- _Data section_:
* Start *
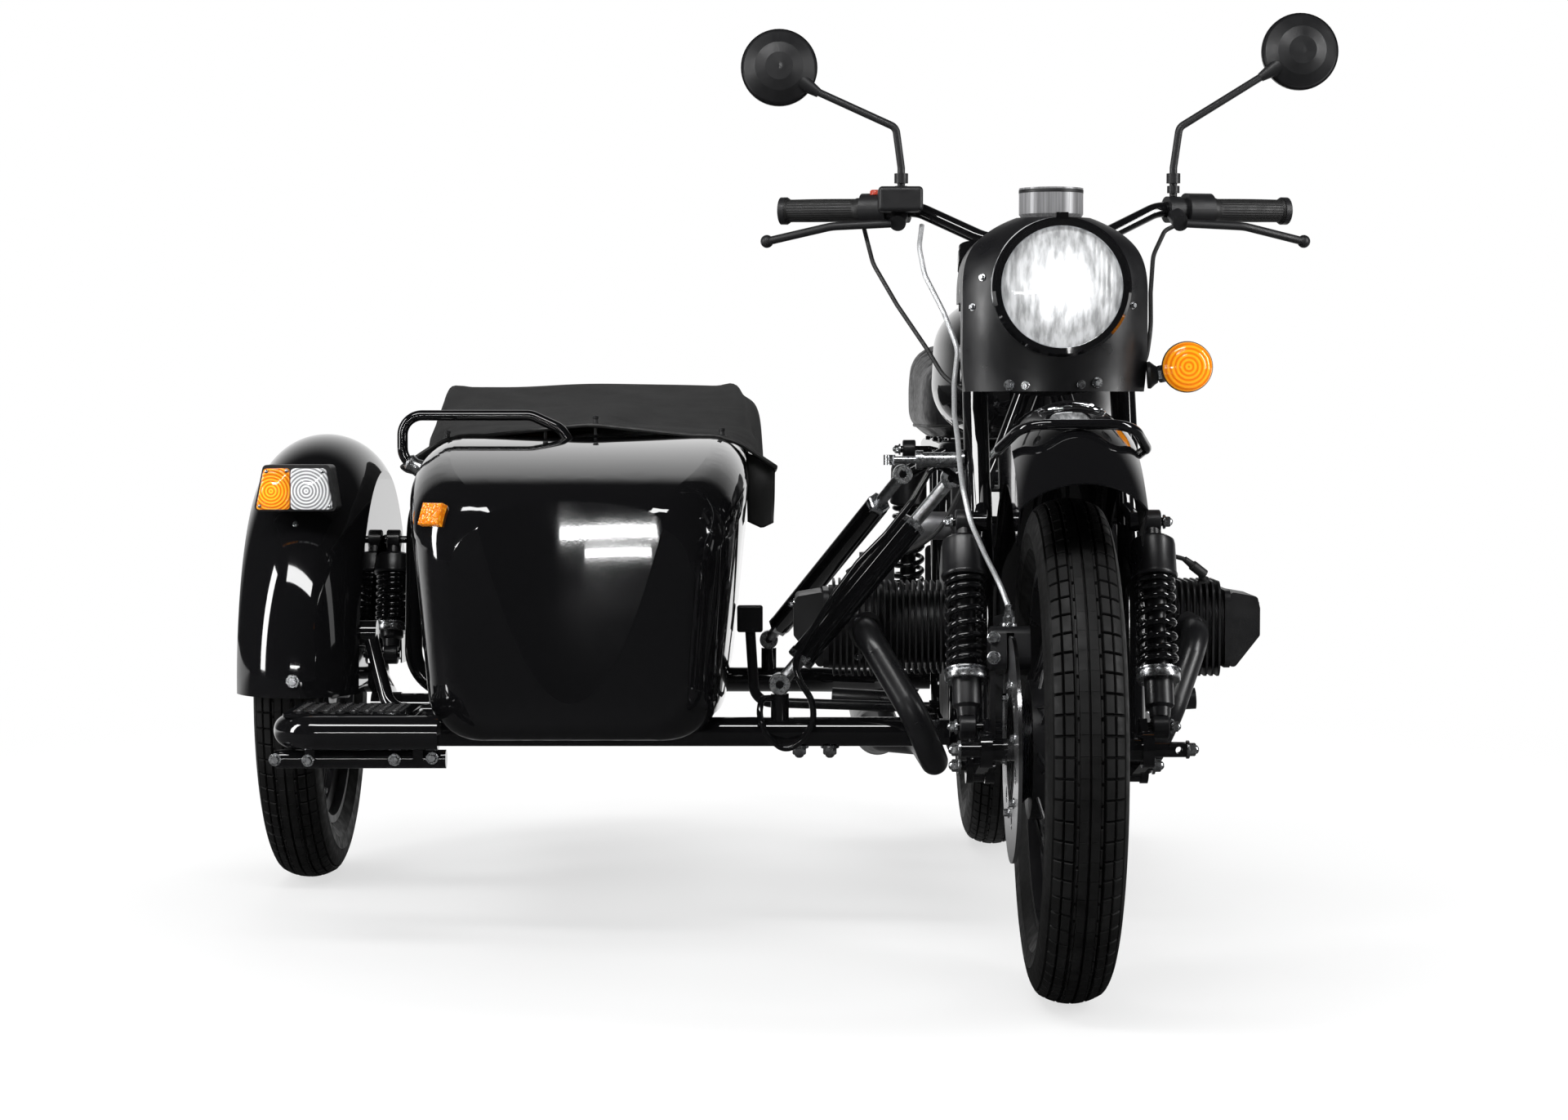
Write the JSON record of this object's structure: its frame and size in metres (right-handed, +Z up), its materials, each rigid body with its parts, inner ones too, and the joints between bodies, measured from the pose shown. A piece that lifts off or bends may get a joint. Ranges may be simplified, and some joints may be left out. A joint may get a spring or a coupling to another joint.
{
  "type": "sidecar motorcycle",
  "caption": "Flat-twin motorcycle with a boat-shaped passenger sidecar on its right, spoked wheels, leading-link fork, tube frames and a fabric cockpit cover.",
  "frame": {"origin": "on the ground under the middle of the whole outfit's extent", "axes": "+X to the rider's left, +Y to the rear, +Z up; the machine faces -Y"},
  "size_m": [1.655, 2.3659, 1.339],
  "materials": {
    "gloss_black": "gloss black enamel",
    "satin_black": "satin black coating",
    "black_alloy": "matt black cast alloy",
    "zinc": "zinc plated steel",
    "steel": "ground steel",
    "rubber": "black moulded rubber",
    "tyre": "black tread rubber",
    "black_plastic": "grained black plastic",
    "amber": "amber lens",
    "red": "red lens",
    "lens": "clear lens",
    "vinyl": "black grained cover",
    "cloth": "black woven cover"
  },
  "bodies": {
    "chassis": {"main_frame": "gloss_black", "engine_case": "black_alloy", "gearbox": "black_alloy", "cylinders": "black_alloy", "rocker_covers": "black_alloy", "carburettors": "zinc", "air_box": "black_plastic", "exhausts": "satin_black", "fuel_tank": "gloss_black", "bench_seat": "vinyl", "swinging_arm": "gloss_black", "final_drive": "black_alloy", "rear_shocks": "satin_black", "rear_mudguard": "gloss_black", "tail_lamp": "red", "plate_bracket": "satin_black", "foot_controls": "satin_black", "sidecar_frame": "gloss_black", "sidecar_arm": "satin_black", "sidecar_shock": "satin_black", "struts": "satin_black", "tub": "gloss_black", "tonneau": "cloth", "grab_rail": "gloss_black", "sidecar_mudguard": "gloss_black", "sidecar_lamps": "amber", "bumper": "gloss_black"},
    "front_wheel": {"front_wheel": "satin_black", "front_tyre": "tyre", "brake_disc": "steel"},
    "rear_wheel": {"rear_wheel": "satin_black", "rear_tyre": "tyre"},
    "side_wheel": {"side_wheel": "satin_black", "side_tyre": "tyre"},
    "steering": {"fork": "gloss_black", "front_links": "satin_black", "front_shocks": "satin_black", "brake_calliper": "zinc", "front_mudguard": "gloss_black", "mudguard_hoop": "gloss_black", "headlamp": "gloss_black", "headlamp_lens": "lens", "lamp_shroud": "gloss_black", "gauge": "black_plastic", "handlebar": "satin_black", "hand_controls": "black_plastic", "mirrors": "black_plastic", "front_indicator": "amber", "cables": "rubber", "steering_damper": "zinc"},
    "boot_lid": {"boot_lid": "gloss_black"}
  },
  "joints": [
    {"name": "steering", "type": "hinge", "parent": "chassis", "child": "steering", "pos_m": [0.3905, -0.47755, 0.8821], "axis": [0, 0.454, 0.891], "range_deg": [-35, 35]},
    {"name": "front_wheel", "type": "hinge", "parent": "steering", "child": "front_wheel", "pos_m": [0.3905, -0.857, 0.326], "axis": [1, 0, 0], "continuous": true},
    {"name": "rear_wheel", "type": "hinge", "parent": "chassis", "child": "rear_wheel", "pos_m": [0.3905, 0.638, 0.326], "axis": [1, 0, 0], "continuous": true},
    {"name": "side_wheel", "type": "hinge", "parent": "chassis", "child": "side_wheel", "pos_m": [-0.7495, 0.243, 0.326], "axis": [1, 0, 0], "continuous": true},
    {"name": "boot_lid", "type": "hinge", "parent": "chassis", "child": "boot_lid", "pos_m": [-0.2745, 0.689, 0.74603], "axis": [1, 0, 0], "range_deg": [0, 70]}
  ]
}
* End *
- _Task goal_: Return every line of the material exactly.

- _Answer below_:
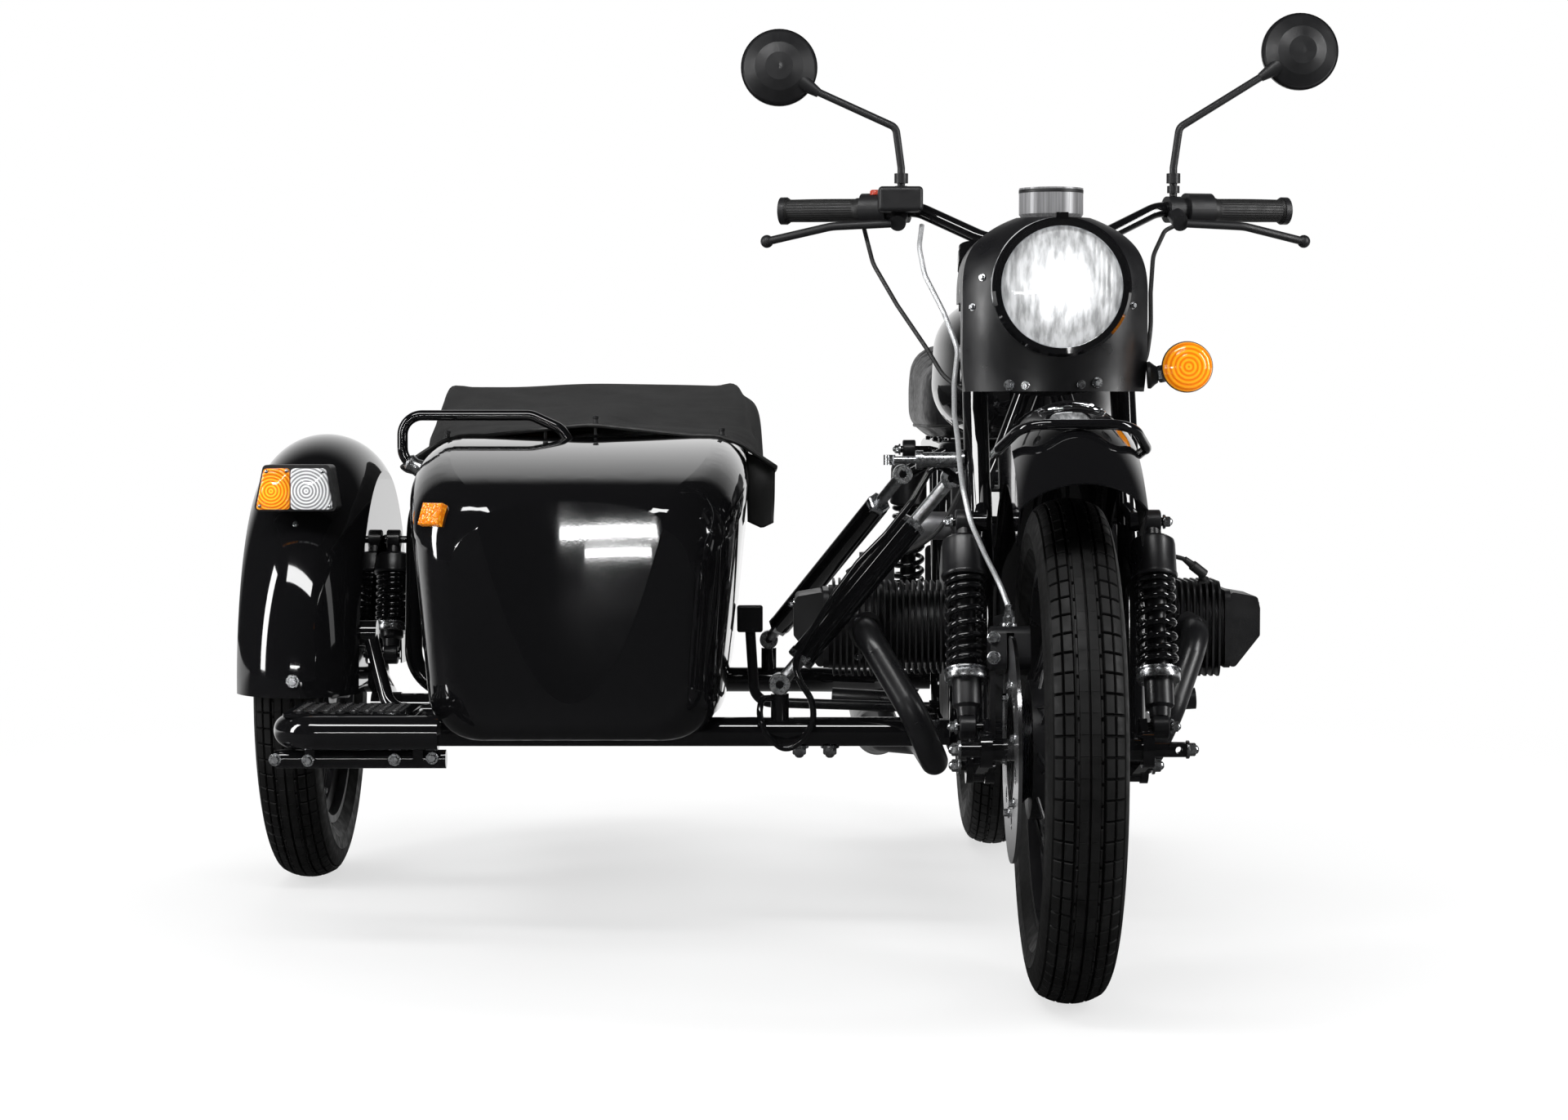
Write the JSON record of this object's structure: its frame and size in metres (right-handed, +Z up), its materials, each rigid body with its parts, inner ones too, and the joints between bodies, measured from the pose shown. A piece that lifts off or bends may get a joint. Ranges may be simplified, and some joints may be left out. A joint may get a spring or a coupling to another joint.
{
  "type": "sidecar motorcycle",
  "caption": "Flat-twin motorcycle with a boat-shaped passenger sidecar on its right, spoked wheels, leading-link fork, tube frames and a fabric cockpit cover.",
  "frame": {"origin": "on the ground under the middle of the whole outfit's extent", "axes": "+X to the rider's left, +Y to the rear, +Z up; the machine faces -Y"},
  "size_m": [1.655, 2.3659, 1.339],
  "materials": {
    "gloss_black": "gloss black enamel",
    "satin_black": "satin black coating",
    "black_alloy": "matt black cast alloy",
    "zinc": "zinc plated steel",
    "steel": "ground steel",
    "rubber": "black moulded rubber",
    "tyre": "black tread rubber",
    "black_plastic": "grained black plastic",
    "amber": "amber lens",
    "red": "red lens",
    "lens": "clear lens",
    "vinyl": "black grained cover",
    "cloth": "black woven cover"
  },
  "bodies": {
    "chassis": {"main_frame": "gloss_black", "engine_case": "black_alloy", "gearbox": "black_alloy", "cylinders": "black_alloy", "rocker_covers": "black_alloy", "carburettors": "zinc", "air_box": "black_plastic", "exhausts": "satin_black", "fuel_tank": "gloss_black", "bench_seat": "vinyl", "swinging_arm": "gloss_black", "final_drive": "black_alloy", "rear_shocks": "satin_black", "rear_mudguard": "gloss_black", "tail_lamp": "red", "plate_bracket": "satin_black", "foot_controls": "satin_black", "sidecar_frame": "gloss_black", "sidecar_arm": "satin_black", "sidecar_shock": "satin_black", "struts": "satin_black", "tub": "gloss_black", "tonneau": "cloth", "grab_rail": "gloss_black", "sidecar_mudguard": "gloss_black", "sidecar_lamps": "amber", "bumper": "gloss_black"},
    "front_wheel": {"front_wheel": "satin_black", "front_tyre": "tyre", "brake_disc": "steel"},
    "rear_wheel": {"rear_wheel": "satin_black", "rear_tyre": "tyre"},
    "side_wheel": {"side_wheel": "satin_black", "side_tyre": "tyre"},
    "steering": {"fork": "gloss_black", "front_links": "satin_black", "front_shocks": "satin_black", "brake_calliper": "zinc", "front_mudguard": "gloss_black", "mudguard_hoop": "gloss_black", "headlamp": "gloss_black", "headlamp_lens": "lens", "lamp_shroud": "gloss_black", "gauge": "black_plastic", "handlebar": "satin_black", "hand_controls": "black_plastic", "mirrors": "black_plastic", "front_indicator": "amber", "cables": "rubber", "steering_damper": "zinc"},
    "boot_lid": {"boot_lid": "gloss_black"}
  },
  "joints": [
    {"name": "steering", "type": "hinge", "parent": "chassis", "child": "steering", "pos_m": [0.3905, -0.47755, 0.8821], "axis": [0, 0.454, 0.891], "range_deg": [-35, 35]},
    {"name": "front_wheel", "type": "hinge", "parent": "steering", "child": "front_wheel", "pos_m": [0.3905, -0.857, 0.326], "axis": [1, 0, 0], "continuous": true},
    {"name": "rear_wheel", "type": "hinge", "parent": "chassis", "child": "rear_wheel", "pos_m": [0.3905, 0.638, 0.326], "axis": [1, 0, 0], "continuous": true},
    {"name": "side_wheel", "type": "hinge", "parent": "chassis", "child": "side_wheel", "pos_m": [-0.7495, 0.243, 0.326], "axis": [1, 0, 0], "continuous": true},
    {"name": "boot_lid", "type": "hinge", "parent": "chassis", "child": "boot_lid", "pos_m": [-0.2745, 0.689, 0.74603], "axis": [1, 0, 0], "range_deg": [0, 70]}
  ]
}